Sehr ausführlich konkretisiert werden aber vor allem die Bestimmungen bezüglich des Besatzes und der Falten in der Anlage zur Bekanntmachung.

So hat beispielsweise der Besatz um den Hals 16 cm breit zu sein, der sich dann vorne auf bis zu 11 cm verschmälert. Bei Amtsanwälten gilt eine Breite von 10 cm am Hals, der sich dann vorne auf bis zu 8 cm verschmälert.

Bezüglich der Tiefe der Falten am Rücken der Robe gelten wieder einheitliche Regelungen: Das Rückenteil der Robe erhält in der Mitte eine Quetschfalte, bei der beiderseitig die Falte 2 cm tief liegt. Auf jeder Rückenhälfte nun wiederum sind zwei weitere zwei sogenannte tiefliegende Falten abzunähen, die je 1,5 cm Abstand zur mittleren Falte und eine Tiefe von 1,5 bis 2 cm aufzuweisen haben. Diese Falten sind unter dem Besatz zuzusteppen, um dem Rückenteil der Robe ihren weiten Fall zu geben.

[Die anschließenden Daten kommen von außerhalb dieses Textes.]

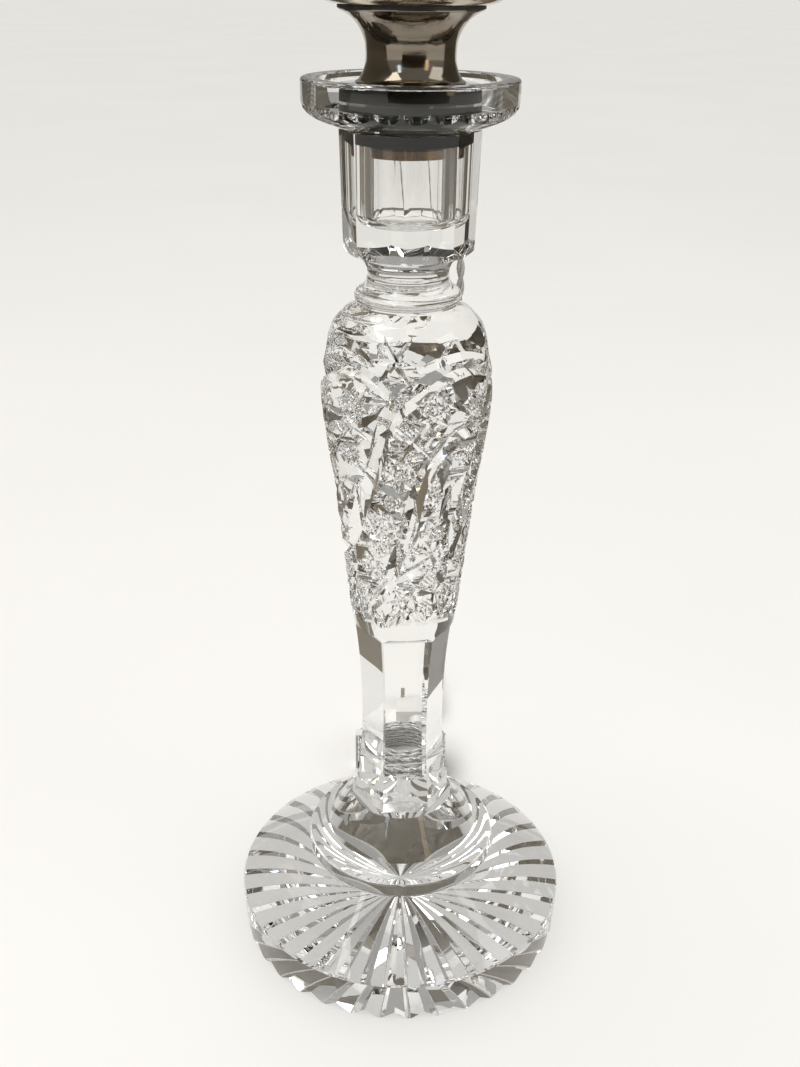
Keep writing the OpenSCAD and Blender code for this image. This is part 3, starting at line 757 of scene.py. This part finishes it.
class CANDLE_OT_cord(Operator):
    """Cord from the neck to its stored coil, the tie and the plug"""
    bl_idname = "candle.cord"
    bl_label = "Cord"

    def execute(self, context):
        cord = settings("cord")
        path = cord_path(cord.diameter / MM)
        obj = twisted_pair("flex", path, cord.diameter / MM)
        paint(obj, clear_sheath_finish(cord))
        tie = NODES["coil_tie"]
        paint(tie, finish_of("tie_sheath", (0.78, 0.78, 0.76), (0.7, 0.7, 0.68), 300, (0.35, 0.5), relief=0.1))
        moulding = finish_of("plug_moulding", (0.82, 0.81, 0.78), (0.76, 0.75, 0.72), 80, (0.32, 0.45), relief=0.05)
        paint(NODES["plug_body"], moulding)
        paint(NODES["plug_blades"], finish_of("blade_metal", (0.72, 0.66, 0.5), (0.6, 0.54, 0.4), 200, (0.2, 0.35),
                                              1.0, relief=0.05))
        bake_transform(obj)
        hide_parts("cord", "cord_coil", "cord_tail")
        return {"FINISHED"}


class CANDLE_OT_stage(Operator):
    """Pale floor, soft lights, cards that the glass mirrors, and the camera"""
    bl_idname = "candle.stage"
    bl_label = "Stage"

    def execute(self, context):
        stage = settings("stage")
        scene = context.scene
        deselect()
        bpy.ops.mesh.primitive_plane_add(size=60, location=(0, 0, 0))
        floor = context.object
        floor.name = "floor"
        material, shader = new_material("pale_floor")
        tree = material.node_tree
        tone = blend_colour(tree, noise(tree, 3, 3.0), stage.floor, tuple(0.985 * c for c in stage.floor))
        tree.links.new(tone, shader.inputs["Base Color"])
        shader.inputs["Roughness"].default_value = 0.9
        shader.inputs["Specular IOR Level"].default_value = 0.1
        paint(floor, material)
        for name, place, faces, size, colour, strength in CARDS:
            card(name, place, faces, size, colour, strength)
        for name, place, size, share, colour in LIGHTS:
            light = bpy.data.lights.new(name, "AREA")
            light.shape, light.size, light.size_y = "RECTANGLE", size[0], size[1]
            light.energy = stage.power * share
            light.color = colour
            lamp = bpy.data.objects.new(name, light)
            scene.collection.objects.link(lamp)
            lamp.location = place
            lamp.rotation_euler = (Vector((0, 0, 0.15)) - Vector(place)).to_track_quat("-Z", "Y").to_euler()
        sun = bpy.data.lights.new("sky", "SUN")
        sun.energy, sun.angle = stage.sky, math.radians(50)
        high = bpy.data.objects.new("sky", sun)
        scene.collection.objects.link(high)
        high.rotation_euler = (math.radians(-14), math.radians(-18), 0)
        world = bpy.data.worlds.new("studio")
        scene.world = world
        world.use_nodes = True
        world.node_tree.nodes["Background"].inputs["Color"].default_value = (0.98, 0.965, 0.93, 1)
        world.node_tree.nodes["Background"].inputs["Strength"].default_value = stage.air
        scene.view_settings.view_transform = "Standard"
        scene.cycles.max_bounces = 32
        scene.cycles.transmission_bounces = 32
        scene.cycles.transparent_max_bounces = 16
        scene.cycles.glossy_bounces = 12
        scene.cycles.caustics_refractive = False
        scene.cycles.caustics_reflective = False
        scene.cycles.blur_glossy = 0.4
        scene.cycles.sample_clamp_indirect = 6
        camera = bpy.data.cameras.new("camera")
        eye = bpy.data.objects.new("camera", camera)
        scene.collection.objects.link(eye)
        scene.camera = eye
        place_camera(eye)
        return {"FINISHED"}


# ---- Stage ----

# Cards that only reflections and refractions see: name, place, place that they face, (width, height), colour,
# strength.
CARDS = [
    ("card_left", (-0.30, 0.08, 0.27), (0, 0, 0.15), (0.62, 0.54), (0.19, 0.17, 0.14), 0.0),
    ("card_right", (0.36, 0.20, 0.27), (0, 0, 0.15), (0.45, 0.54), (0.15, 0.135, 0.11), 0.0),
    ("card_low_left", (-0.37, 0.12, 0.003), (-0.37, 0.12, 1), (0.52, 0.9), (0.045, 0.036, 0.026), 0.0),
    ("card_low_right", (0.42, 0.12, 0.003), (0.42, 0.12, 1), (0.56, 0.9), (0.20, 0.17, 0.13), 0.0),
    ("card_back", (0.02, 0.62, 0.003), (0.02, 0.62, 1), (0.5, 0.30), (0.10, 0.085, 0.065), 0.0),
    ("card_window", (-0.42, -0.75, 0.62), (0, 0, 0.15), (0.12, 0.34), (0.62, 0.78, 1.0), 4.0),
    ("card_warm", (0.44, -0.52, 0.40), (0, 0, 0.15), (0.10, 0.34), (1.0, 0.78, 0.52), 1.2),
    ("card_front", (0.12, -0.80, 0.33), (0, 0, 0.15), (1.0, 0.46), (0.04, 0.033, 0.024), 0.0),
]
# Area lights: name, place, (width, height), share of the main power, colour.
LIGHTS = [
    ("main", (-0.7, -0.5, 1.1), (0.7, 0.5), 1.0, (1.0, 0.98, 0.95)),
    ("fill", (0.9, -0.3, 0.8), (0.6, 0.6), 0.5, (0.96, 0.98, 1.0)),
]


def card(name, place, faces, size, colour, strength):
    """A sheet that neither the camera nor soft light sees."""
    bpy.ops.mesh.primitive_plane_add(size=1)
    obj = bpy.context.object
    obj.name = name
    obj.scale = (size[0], size[1], 1)
    obj.location = place
    obj.rotation_euler = (Vector(faces) - Vector(place)).to_track_quat("Z", "Y").to_euler()
    material, shader = new_material(name)
    shader.inputs["Base Color"].default_value = (*colour, 1)
    shader.inputs["Roughness"].default_value = 0.8
    shader.inputs["Specular IOR Level"].default_value = 0.0
    shader.inputs["Emission Color"].default_value = (*colour, 1)
    shader.inputs["Emission Strength"].default_value = strength
    paint(obj, material)
    obj.visible_camera = False
    obj.visible_shadow = False
    obj.visible_diffuse = False


# The camera: its place in metres, its turns in degrees and its lens in millimetres.
EYE = (0.00013, -0.30006, 0.2783)
PITCH, YAW, ROLL = 25.74, -0.28, 0.64
LENS = 39.91


def place_camera(eye):
    """Stands a little above the flange and looks down at the whole lamp."""
    pitch, yaw, roll = math.radians(PITCH), math.radians(YAW), math.radians(ROLL)
    forward = Vector((math.sin(yaw) * math.cos(pitch), math.cos(yaw) * math.cos(pitch), -math.sin(pitch)))
    right = Vector((math.cos(yaw), -math.sin(yaw), 0))
    up = right.cross(forward)
    side = math.cos(roll) * right + math.sin(roll) * up
    top = -math.sin(roll) * right + math.cos(roll) * up
    eye.matrix_world = Matrix(((side.x, top.x, -forward.x, EYE[0]), (side.y, top.y, -forward.y, EYE[1]),
                               (side.z, top.z, -forward.z, EYE[2]), (0, 0, 0, 1)))
    eye.data.sensor_fit = "AUTO"
    eye.data.sensor_width = 36
    eye.data.lens = LENS
    eye.data.clip_start = 0.01
    eye.data.clip_end = 50


# ---- Shapes of the fitting ----

def ring_of(name, outline, steps):
    """A turned ring: a closed outline of (radius, height) points that stays off the axis."""
    obj = turned(name, outline, steps)
    smooth_by_angle(obj, 35)
    return obj


def neck_outline(wall):
    """Outline of the spun neck: a wall of even thickness with a flat top."""
    low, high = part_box("neck")
    z0, z1, top_r = low.z / MM, high.z / MM, high.x / MM
    outer = [(13.2, z0), (13.35, z0 + 0.25), (13.2, z0 + 0.6), (12.4, z0 + 1.1), (11.6, z0 + 2.4), (11.0, z0 + 4.0),
             (10.75, z0 + 5.6), (10.78, z0 + 7.6), (11.0, z0 + 9.4), (11.7, z0 + 11.3), (12.6, z0 + 12.8),
             (13.8, z0 + 14.2), (15.3, z0 + 15.3), (top_r - 0.2, z1 - 0.35), (top_r, z1)]
    fine = [between(outer, i / 44) for i in range(45)]
    inner = [(r - wall, min(z + wall * 0.3, z1 - wall)) for r, z in fine if r - wall > TUBE_R]
    inner = [p for p in inner if p[1] < z1 - wall] + [(15.2, z1 - wall), (TUBE_R, z1 - wall), (TUBE_R, z1)]
    inner[0] = (inner[0][0], z0)
    return fine[::-1] + inner + [fine[-1]]


def pan_outline(wall):
    """Outline of the spun pan with its rolled rim."""
    low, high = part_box("pan")
    z0, z1, rim = low.z / MM, high.z / MM, high.x / MM
    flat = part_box("neck")[1].x / MM - 0.6
    side = [(flat + (rim - 2.0 - flat) * math.sin(math.radians(9 * i)),
             z0 + (z1 - z0 - 1.2) * (1 - math.cos(math.radians(9 * i)))) for i in range(11)]
    roll = arc(rim - 1.2, z1 - 1.2, 1.2, -100, 190, 14)
    inside = [(r - wall, z + wall * 0.6) for r, z in side[::-1]]
    return [(TUBE_R, z0)] + side + roll + inside + [(TUBE_R, z0 + wall), (TUBE_R, z0)]


# ---- Cord ----

# From the bushing over the back of the flange, down behind the glass and over the foot to the coil.
CORD_ROUTE = [
    (0, 19.2, 257.5), (0.2, 23.5, 257.3), (0.8, 28.3, 254.7), (1.6, 31.2, 249), (2.8, 31.6, 242),
    (5, 31.4, 234), (9, 31, 225), (12.5, 30.6, 215), (14.5, 30.2, 204), (14.5, 30, 192),
    (13.5, 30, 178), (12.5, 30, 160), (12, 30, 140), (11.5, 30, 120), (11, 30.2, 100), (10.5, 31, 80),
    (10, 32.6, 60), (9.6, 35.6, 42), (9.6, 40.5, 28), (10.2, 47, 19.4), (11.6, 53.5, 15.8),
    (13.6, 60.5, 14.2), (15, 66, 13.4), (15.6, 71, 13.2),
]
# From the coil to the plug.
TAIL_ROUTE = [(11, 82.5, 1.2), (8.2, 85.6, 1.3), (6.4, 89, 2.2), (5.3, 93, 3.7), (5, 97, 5)]
# The coil's middle along Y, its turns across and up, and the radius of its outer turn.
COIL_Y = 71.5
COIL_ACROSS, COIL_UP = 3, 6
COIL_OUTER_R = 15.6


def cord_path(width):
    """Centre line of the whole cord: the route, the coil wound from its top outer turn down, and the tail."""
    rows, steps = 230, 48
    path = [between(CORD_ROUTE, i / rows) for i in range(rows)]
    end_angle = math.radians(45)
    total = COIL_ACROSS * COIL_UP
    ease_from = 0.82
    for turn in range(total):
        layer, place = divmod(turn, COIL_ACROSS)
        inwards = layer % 2 == 0
        column = place if inwards else COIL_ACROSS - 1 - place
        last = turn == total - 1
        for i in range(steps):
            share = i / steps
            angle = 2 * math.pi * share
            shift = max(0.0, (share - ease_from) / (1 - ease_from))
            ease = shift * shift * (3 - 2 * shift)
            r = COIL_OUTER_R - width * column
            z = width * (COIL_UP - 0.5 - layer)
            if not last:
                if place == COIL_ACROSS - 1:
                    z -= width * ease
                else:
                    r += (-width if inwards else width) * ease
            path.append((r * math.cos(angle), COIL_Y + r * math.sin(angle), z))
    for i in range(7):
        angle = end_angle * i / 6
        path.append((COIL_OUTER_R * math.cos(angle), COIL_Y + COIL_OUTER_R * math.sin(angle), width / 2))
    path += [between(TAIL_ROUTE, i / 24) for i in range(1, 25)]
    return path


def twisted_pair(name, path, width):
    """Two clear cores twisted together, swept along path as one closed mesh with a UV map along its lay."""
    points, faces, runs = [], [], []
    core_r, core_off = width * 0.27, width * 0.23
    around, full_twist = 16, 11
    across = Vector((1, 0, 0))
    run = 0.0
    line = [Vector(p) for p in path]
    for i, p in enumerate(line):
        along = (line[min(i + 1, len(line) - 1)] - line[max(i - 1, 0)]).normalized()
        across = (across - along * across.dot(along)).normalized()
        up = along.cross(across)
        if i:
            run += (p - line[i - 1]).length
        twist = 2 * math.pi * run / full_twist
        for k in range(around):
            a = 2 * math.pi * k / around
            reach = core_off * abs(math.cos(a)) + math.sqrt(max(0, core_r ** 2 - (core_off * math.sin(a)) ** 2))
            points.append(p + reach * (math.cos(a + twist) * across + math.sin(a + twist) * up))
        runs.append(run)
    for i in range(len(line) - 1):
        for k in range(around):
            m = (k + 1) % around
            faces.append((i * around + k, i * around + m, (i + 1) * around + m, (i + 1) * around + k))
    faces.append(tuple(range(around))[::-1])
    faces.append(tuple((len(line) - 1) * around + k for k in range(around)))
    obj = mesh_object(name, points, faces)
    lay = obj.data.uv_layers.new(name="lay")
    for polygon in obj.data.polygons:
        for loop in polygon.loop_indices:
            vertex = obj.data.loops[loop].vertex_index
            lay.data[loop].uv = (runs[vertex // around] / 10, (vertex % around) / around)
    smooth_by_angle(obj, 60)
    return obj


# ---- Add-on ----

class CANDLE_PT_panel(Panel):
    """Every setting, and a button for each group of pieces"""
    bl_label = "Candlestick"
    bl_idname = "CANDLE_PT_panel"
    bl_space_type = "VIEW_3D"
    bl_region_type = "UI"
    bl_category = "Candlestick"

    def draw(self, context):
        for name in ("glass", "metal", "cord", "stage"):
            box = self.layout.box()
            for prop in getattr(context.scene, name).bl_rna.properties:
                if prop.identifier not in ("rna_type", "name"):
                    box.prop(getattr(context.scene, name), prop.identifier)
        for operator in PIECES:
            self.layout.operator(operator.bl_idname)


PIECES = (CANDLE_OT_stage, CANDLE_OT_cord, CANDLE_OT_cut_glass, CANDLE_OT_bung, CANDLE_OT_fitting,
          CANDLE_OT_lampholder, CANDLE_OT_turn_key)
SETTINGS = {"glass": GlassSettings, "metal": MetalSettings, "cord": CordSettings, "stage": StageSettings}


def register():
    """Add the settings, the operators and the panel."""
    for name, group in SETTINGS.items():
        bpy.utils.register_class(group)
        setattr(bpy.types.Scene, name, PointerProperty(type=group))
    for operator in PIECES + (CANDLE_PT_panel,):
        bpy.utils.register_class(operator)


def unregister():
    """Take the panel, the operators and the settings out again."""
    for operator in reversed(PIECES + (CANDLE_PT_panel,)):
        bpy.utils.unregister_class(operator)
    for name, group in reversed(list(SETTINGS.items())):
        delattr(bpy.types.Scene, name)
        bpy.utils.unregister_class(group)


def main():
    """Build every piece."""
    register()
    for operator in PIECES:
        group, call = operator.bl_idname.split(".")
        getattr(getattr(bpy.ops, group), call)()


if __name__ == "__main__":
    main()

Außerdem werden noch ziemliche ausführliche Regelungen zur Beschaffenheit der Ärmel getroffen: Bei einem Brustumfang von 96 cm haben die Ärmel an der unteren Kante eine Durchschnittsbreite von 76 bis 80 cm. Der Besatz der Ärmel besteht aus einem je 8 cm breiten Streifen aus dem gleichen Material wie für die Kanten. Der rechte Ärmel kann weiterhin über einen Knopf und ein Knopfloch verfügen, um so den Ärmel zur Erleichterung des Schreibens um das Handgelenk zu schließen.

Zudem gehörte bis zum 16. Februar 1970 ein Barett zum Teil der Amtstracht.

Insbesondere die Anlage zur Bekanntmachung wirkt eher wie eine Bedienungsanleitung zur Fertigung einer Robe für Schneiderinnen als eine gesetzliche Regelung für Staatsdiener.

Allerdings ist zu ergänzen, dass das Bayerische Staatsministerium für Justiz auf eine Anfrage der GARDE-ROBE Ende 2014 verlautbaren ließ, dass derzeit eine Neufassung der Amtstrachtsbekanntmachung von 1956 geprüft werde.

Es bleibt also abzuwarten, inwieweit es beim derzeitigen „Regelwerk“ bleibt. Dies insbesondere dann, wenn man bedenkt, dass sich prominente bayerische Juristinnen gerne modebewusst und bisweilen etwas unkonventionell einzukleiden belieben.